** The request **
Your task is to return, exactly, the run of lines starting at the line holding "fillSheet()" and ending at the line holding "obj.matrix_parent_inverse = Matrix.Identity(4)", both ends included and no other lines.

** Dataset section **
— BEGIN —

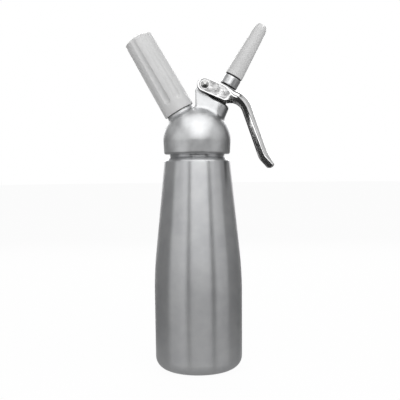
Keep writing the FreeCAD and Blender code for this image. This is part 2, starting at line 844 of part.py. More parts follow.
def leverOutline():
    toeTip = ("toeX + toeLength * cos(toeLean)", "toeZ - toeLength * sin(toeLean)")
    toeBack = (f"{toeTip[0]} - toeThickness * sin(toeLean)", f"{toeTip[1]} - toeThickness * cos(toeLean)")
    return [
        ("-cheekRadius", "cheekRadius", "cheekRadius - cheekRoundSpare"),
        ("elbowReach", "cheekRadius", "elbowRound"),
        ("toeX", "toeZ", "toeOuterRound"),
        (*toeTip, "toeEndRound"),
        (*toeBack, "toeEndRound"),
        (*handlePoint("handleLength + toeHeel", "handleThickness"), "toeInnerRound"),
        (*handlePoint("handleInset", "handleThickness"), "innerElbowRound"),
        ("cheekLength", "-cheekRadius"),
        ("-cheekRadius", "-cheekRadius", "cheekRadius - cheekRoundSpare"),
    ]


def lever():
    body = document.addObject("PartDesign::Body", "lever")
    corners = leverOutline()
    side = outline(body, "leverSide", "XZ_Plane", corners)
    pad(body, side, "2 * cheekOuter")
    document.recompute()
    roundCorners(body, side, corners, straightEdges)

    far = "toeX + toeLength"
    for name, sign in (("near", "-"), ("far", "")):
        pocket(body, outline(body, name + "Taper", "XY_Plane", [
            ("taperStart", f"{sign}cheekOuter"),
            ("taperEnd", f"{sign}handleHalf"),
            (far, f"{sign}handleHalf"),
            (far, f"{sign}(cheekOuter + 1)"),
            ("taperStart", f"{sign}(cheekOuter + 1)"),
        ]))

    fillet(body, "leverEdgeRound", sideEdges)

    rim = "cheekRadius - recessRim"
    recess = [
        ("recessStart", f"-({rim})"),
        ("cheekLength", f"-({rim})"),
        ("recessEnd", f"-({rim}) * 0.35"),
        ("recessEnd", rim),
        ("recessStart", rim),
    ]
    pocket(body, outline(body, "cheekRecess", "XZ_Plane", recess))
    pad(body, outline(body, "cheekWall", "XZ_Plane", recess), "2 * (cheekOuter - recessDepth)")

    below = "-cheekRadius - 1"
    pocket(body, outline(body, "cheekChannel", "XZ_Plane", [
        (below, below),
        ("channelEnd", below),
        ("channelEnd", "plateUnder"),
        ("-plateStart", "plateUnder"),
        ("-plateStart", "cheekRadius + 1"),
        (below, "cheekRadius + 1"),
    ]), "2 * cheekInner")
    pocket(body, outline(body, "handleGroove", "XZ_Plane", [
        handlePoint("grooveStart", "handleThickness - grooveDepth"),
        handlePoint("handleLength - grooveEnd", "handleThickness - grooveDepth"),
        handlePoint("handleLength - grooveEnd", "handleThickness + grooveDepth"),
        handlePoint("grooveStart", "handleThickness + grooveDepth"),
    ]), "2 * grooveHalf")
    pad(body, circleOn(body, "contactRib", "XZ_Plane", "ribAlong", "ribUp", "ribRadius"), "2 * ribHalf")
    pocket(body, circleOn(body, "stemHole", "XY_Plane", "ribAlong - slotShift", "0", "slotRadius"))
    pocket(body, circleOn(body, "pinHole", "XZ_Plane", "0", "0", "pinRadius + hingeFit"))
    return stand(body, x="pinX", z="pinZ", lean="leverPitch")


def leverPin():
    """The lever's pin, its head on the near side and a groove for the clip on the far side."""
    groove = "cheekOuter + washerGap"
    clipOuter = f"{groove} + clipThickness"
    return stand(turned("lever_pin", [
        ("0", f"-({clipOuter} + pinEnd)"),
        ("pinRadius", f"-({clipOuter} + pinEnd)"),
        ("pinRadius", f"-({clipOuter})"),
        ("pinRadius - clipGroove", f"-({clipOuter})"),
        ("pinRadius - clipGroove", f"-({groove})"),
        ("pinRadius", f"-({groove})"),
        ("pinRadius", groove),
        ("pinHeadRadius", groove),
        ("pinHeadRadius", f"{groove} + pinHeadThickness", "pinHeadRound"),
        ("0", f"{groove} + pinHeadThickness"),
    ]), x="pinX", z="pinZ", lean="90", axis=(1, 0, 0))


def pinClip():
    """The spring clip in the pin's groove, open on one side."""
    foot = "-(cheekOuter + washerGap + clipThickness)"
    whole = ring("clipRing", "pinRadius - clipGroove", "clipRadius", foot, "clipThickness")
    mouth = document.addObject("Part::Box", "clipMouth")
    bind(mouth, Length="clipMouth", Width="clipRadius + 1", Height="2 * clipThickness")
    stand(mouth, x="-clipMouth / 2", z=f"{foot} - clipThickness / 2")
    return stand(cut("pin_clip", whole, [mouth]), x="pinX", z="pinZ", lean="90", axis=(1, 0, 0))


fillSheet()
pieces = [
    bottle(), headGasket(), headCasting(),
    chargerPort(), piercingPin(), chargerSeal(), nonReturnSleeve(), nonReturnScrew(),
    gasCharger(), chargerHolder(),
    valveStem(), valveDisc(), backingWasher(), stemEndNut(), stemRing(), valveBush(),
    valveSpring(), flangeNut(),
    tipAdaptor(), collarRing(), tipRing(), decoratorTip(),
    lever(), leverPin(), pinClip(),
]
document.recompute()

for item in document.Objects:
    if "Invalid" in item.State or "Error" in item.State:
        raise RuntimeError(f"{item.Label} did not build: {item.State}")
os.makedirs("parts", exist_ok=True)
for piece in pieces:
    if piece.Shape.isNull() or not piece.Shape.isValid():
        raise RuntimeError(f"{piece.Label} has no valid shape")
    piece.Shape.exportStep(f"parts/{piece.Label}.step")
    print(f"{piece.Label:20} {len(piece.Shape.Solids)} solid(s) {piece.Shape.Volume:10.1f} mm3")
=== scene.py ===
import math

import bmesh
import bpy
import numpy as np
from mathutils import Matrix, Vector


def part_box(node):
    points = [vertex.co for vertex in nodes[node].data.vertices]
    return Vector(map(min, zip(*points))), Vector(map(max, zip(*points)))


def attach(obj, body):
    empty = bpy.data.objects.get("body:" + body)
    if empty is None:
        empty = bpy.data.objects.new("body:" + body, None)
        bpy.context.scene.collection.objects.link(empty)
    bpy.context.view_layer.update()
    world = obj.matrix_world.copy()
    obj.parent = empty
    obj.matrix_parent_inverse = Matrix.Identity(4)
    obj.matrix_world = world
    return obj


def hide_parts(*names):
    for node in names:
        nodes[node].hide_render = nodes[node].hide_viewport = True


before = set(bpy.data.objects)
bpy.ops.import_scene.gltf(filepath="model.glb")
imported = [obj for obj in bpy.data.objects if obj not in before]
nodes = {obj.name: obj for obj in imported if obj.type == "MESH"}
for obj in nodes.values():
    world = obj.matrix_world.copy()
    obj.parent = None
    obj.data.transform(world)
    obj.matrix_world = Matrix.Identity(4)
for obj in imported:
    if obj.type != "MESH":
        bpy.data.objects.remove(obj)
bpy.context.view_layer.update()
millimetre = 0.001
roundShare = 0.95  # the most of an edge that one round takes up
axisPoint = Vector((0, 0, 226))  # where the leaning axes cross the bottle's axis
nozzleLean = 30  # degrees toward +X
chargerLean = -29.5
nozzlePlace = Matrix.Translation(axisPoint) @ Matrix.Rotation(math.radians(nozzleLean), 4, "Y")
chargerPlace = Matrix.Translation(axisPoint) @ Matrix.Rotation(math.radians(chargerLean), 4, "Y")


# every mesh is in millimetres until finishPiece
# a bmesh of one chain of vertices in the XZ plane, with a round at each corner that names a radius
def chain(corners, closed=False, segments=8):
    bm = bmesh.new()
    verts = [bm.verts.new((corner[0], 0, corner[1])) for corner in corners]
    for first, second in zip(verts, verts[1:]):
        bm.edges.new((first, second))
    if closed:
        bm.edges.new((verts[-1], verts[0]))
    for vert, corner in zip(verts, corners):
        if corner[2:] and corner[2]:
            ahead, behind = [edge.other_vert(vert).co - vert.co for edge in vert.link_edges]
            reach = corner[2] / math.tan(ahead.angle(behind) / 2)
            bmesh.ops.bevel(bm, geom=[vert], offset=reach, offset_type="ABSOLUTE", segments=segments,
                            profile=0.5, affect="VERTICES", material=-1)
    return bm


# a chain turned once round Z
def turned(corners, steps=128, segments=8, closed=False, cuts=0):
    bm = chain(corners, closed, segments)
    if cuts:
        longest = max(bm.edges, key=lambda edge: edge.calc_length())
        bmesh.ops.subdivide_edges(bm, edges=[longest], cuts=cuts)
    bmesh.ops.spin(bm, geom=bm.verts[:] + bm.edges[:], axis=(0, 0, 1), cent=(0, 0, 0), dvec=(0, 0, 0),
                   angle=2 * math.pi, steps=steps, use_merge=True)
    bmesh.ops.remove_doubles(bm, verts=bm.verts[:], dist=0.001)
    bmesh.ops.recalc_face_normals(bm, faces=bm.faces[:])
    return bm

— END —

** Written response **
fillSheet()
pieces = [
    bottle(), headGasket(), headCasting(),
    chargerPort(), piercingPin(), chargerSeal(), nonReturnSleeve(), nonReturnScrew(),
    gasCharger(), chargerHolder(),
    valveStem(), valveDisc(), backingWasher(), stemEndNut(), stemRing(), valveBush(),
    valveSpring(), flangeNut(),
    tipAdaptor(), collarRing(), tipRing(), decoratorTip(),
    lever(), leverPin(), pinClip(),
]
document.recompute()

for item in document.Objects:
    if "Invalid" in item.State or "Error" in item.State:
        raise RuntimeError(f"{item.Label} did not build: {item.State}")
os.makedirs("parts", exist_ok=True)
for piece in pieces:
    if piece.Shape.isNull() or not piece.Shape.isValid():
        raise RuntimeError(f"{piece.Label} has no valid shape")
    piece.Shape.exportStep(f"parts/{piece.Label}.step")
    print(f"{piece.Label:20} {len(piece.Shape.Solids)} solid(s) {piece.Shape.Volume:10.1f} mm3")
=== scene.py ===
import math

import bmesh
import bpy
import numpy as np
from mathutils import Matrix, Vector


def part_box(node):
    points = [vertex.co for vertex in nodes[node].data.vertices]
    return Vector(map(min, zip(*points))), Vector(map(max, zip(*points)))


def attach(obj, body):
    empty = bpy.data.objects.get("body:" + body)
    if empty is None:
        empty = bpy.data.objects.new("body:" + body, None)
        bpy.context.scene.collection.objects.link(empty)
    bpy.context.view_layer.update()
    world = obj.matrix_world.copy()
    obj.parent = empty
    obj.matrix_parent_inverse = Matrix.Identity(4)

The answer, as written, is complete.